Murphy collected pin-up art long before it was cool. In the early '90s, when Soul Asylum was one of the biggest bands in the land and making good money, he discovered Silver Screen Gallery in a loft space in New York City's Garment District. The proprietor dealt in pastels by Rolf Armstrong, who specialized in painting portraits of silent movie stars for magazine covers. Murphy bought one and was hooked.

"I started collecting them, but back then it was much, much cheaper," he said. "You could buy something for $4,000 or $5,000 that might be worth $45,000 or $55,000 now. I put the website online the day after Thanksgiving five years ago; that weekend I was in New York City and a woman called me up and bought a whole bunch of paintings for kind of crazy money.

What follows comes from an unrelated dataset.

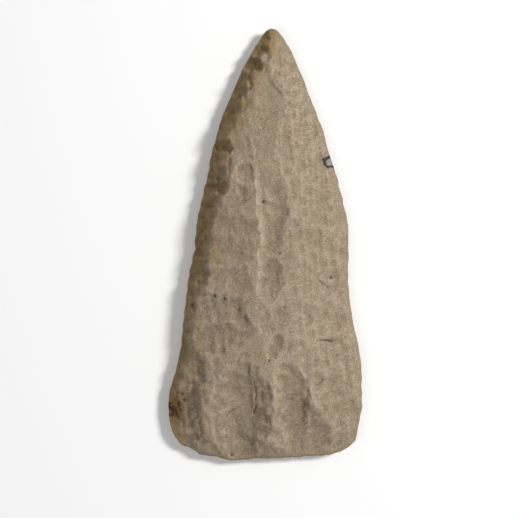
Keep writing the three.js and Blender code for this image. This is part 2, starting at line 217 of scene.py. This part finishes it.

"I didn't know if it was going to work. I didn't know if anyone would find the gallery, I didn't know if I'd do any commerce. But I spent the next year writing [artist] biographies, amassing photographs and inventory. And now it's more than a full-time job. It's starting to pay dividends, and we have a fabulous client base; almost all repeat customers."

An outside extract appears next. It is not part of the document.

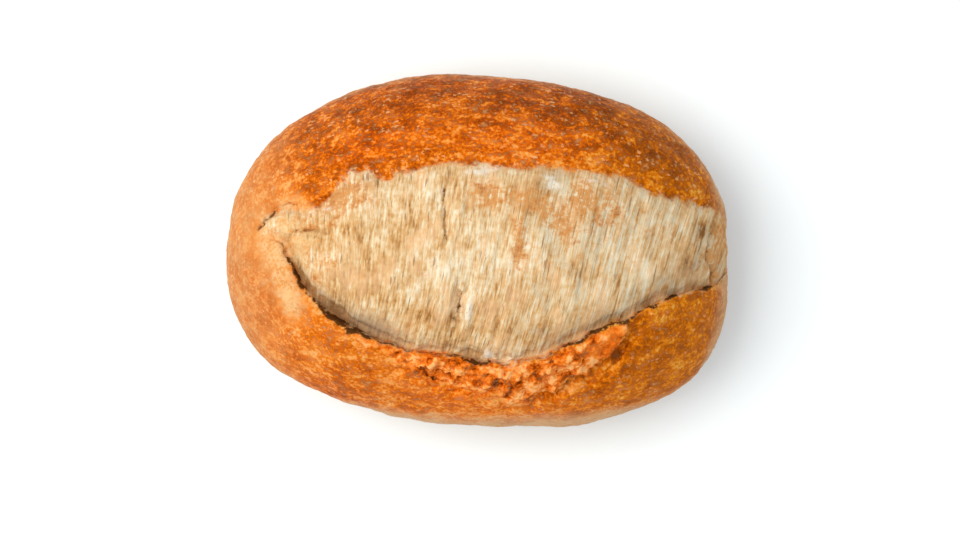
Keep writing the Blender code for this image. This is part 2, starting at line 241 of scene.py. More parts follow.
def relief(piece, name, group, height, kind=None, size=1.0, stretch=(1, 1, 1), fibres=False, middle=0.5,
           way="NORMAL", **settings):
    """Moves the surface by a pattern where the group is, and fixes it in the mesh."""
    push = piece.modifiers.new(name, "DISPLACE")
    push.direction = way
    push.strength = height * MM
    push.mid_level = middle
    push.vertex_group = group
    grid = None
    if kind:
        push.texture = bpy.data.textures.new(name, kind)
        for key, value in settings.items():
            setattr(push.texture, key, value)
        push.texture.noise_scale = size if fibres else 1.0
    if kind and fibres:
        push.texture_coords = "UV"
        push.uv_layer = "fibres"
    elif kind:
        grid = bpy.data.objects.new(name, None)
        grid.scale = [size * MM * s for s in stretch]
        bpy.context.scene.collection.objects.link(grid)
        bpy.context.view_layer.update()
        push.texture_coords = "OBJECT"
        push.texture_coords_object = grid
    pick(piece)
    bpy.ops.object.modifier_apply(modifier=push.name)
    if grid:
        bpy.data.objects.remove(grid)


def soften(piece, group, rounds, factor=0.9):
    """Evens the surface out where the group is, and fixes it in the mesh."""
    calm = piece.modifiers.new("calm", "SMOOTH")
    calm.factor = factor
    calm.iterations = rounds
    if group:
        calm.vertex_group = group
    pick(piece)
    bpy.ops.object.modifier_apply(modifier=calm.name)


def keep(piece, name, values):
    """A value for every point, kept with the mesh for its material to read."""
    kept = piece.data.attributes.new(name, "FLOAT", "POINT")
    kept.data.foreach_set("value", np.asarray(values, np.float32))


shaped = per_point(roll) / MM
x, y, z = shaped.T
flat = shaped[:, :2]
from_front = distance(flat, torn(smooth_line(FRONT_EDGE), *FRONT_RAGGED, RAGGED_ENDS))
from_back = -distance(flat, torn(smooth_line(BACK_EDGE), *BACK_RAGGED, RAGGED_ENDS))
upper = between(z, *WAIST)
lowest, middle, climb = CUT_END
above_end = z - lowest - np.where(x < CUT_END_FROM, 0, climb * (y - middle) ** 2)
inset = np.interp(x, *np.transpose(PALE_INSET))
in_cut = np.minimum.reduce((from_front - NOSE, from_back - inset, above_end, x - CUT_FROM))

# The fibres run to the front edge and lean to the left there, and more so towards the right.
lean_from, lean, growth = FIBRE_LEAN
curl_from, curl = FIBRE_CURL
across = x - (lean + growth * (x - lean_from)) * y + curl * np.minimum(0, y - curl_from) ** 2
fibre_map = roll.data.uv_layers.new(name="fibres")
corners = np.empty(len(roll.data.loops), np.int32)
roll.data.loops.foreach_get("vertex_index", corners)
more_from, more_to, more = STRETCH_MORE
downwards = y / FIBRE_STRETCH * (1 - more * between(x, more_from, more_to))
fibre_map.uv.foreach_set("vector", (np.stack((across, downwards), 1)[corners] / 2).ravel())

furthest = max(far for _, far in PULLED)
pulled = np.interp(x, *np.transpose(PULLED)) * np.exp(-(from_front / PULL_REACH) ** 2) * upper
weigh(roll, "pulled", pulled / furthest)
relief(roll, "pulled", "pulled", -furthest, middle=0.0, way="Y")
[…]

The Murphys have become the go-to couple in the suddenly trendy pin-up art game. They sell most of their finds to Hollywood movie moguls, hard-core fans of Americana and aficionados of art that celebrates women by reclaiming clothes.

"For me, the way women were portrayed in the '60s is really kind of flat and sexist," said Dan. "But the pin-up art we deal with mostly is like the early '20s stuff by [noted Esquire and Playboy illustrator Alberto] Vargas -- showgirls in lavish costumes. It's sexy and beautiful, and it's also kind of powerful in a nonsexist- aggrandizing way. It's really liberated.

"The Roaring '20s and that whole kind of decadent sexual freedom period in history is the height of what we do. That was really the Golden Age of illustration. From the commercial aspect, this is truly fine art, and what distinguishes it is just how well these people could physically paint. Gil Elvgren is called 'the Norman Rockwell of pin-up' because it's almost photo-realistic in a really idealized way."

Murphy is constantly trolling his connections, whether he's on the road with Soul Asylum or spending time in his apartment in New York or homes in Florida and Minneapolis. It has been a lesson in perseverance and following your bliss ("It's sexually provocative in a really perverse/modest way," is how he explains the ultimate appeal of the pin-up). For pack rats everywhere, the message is: Hang onto your junk.

"You couldn't give this stuff away in the '60s and '70s; it was really out of fashion," he said. "But then a coffee table book came along [in 1996], 'The Great American Pin-up,' and before that it had never been taken very seriously. Now it's considered high art.

"Sarah went to an auction in Los Angeles last month, and there were movie stills of Clara Bow, Marlene Dietrich, Greta Garbo and all these other silent movie stars, and they were going for tens of thousands of dollars."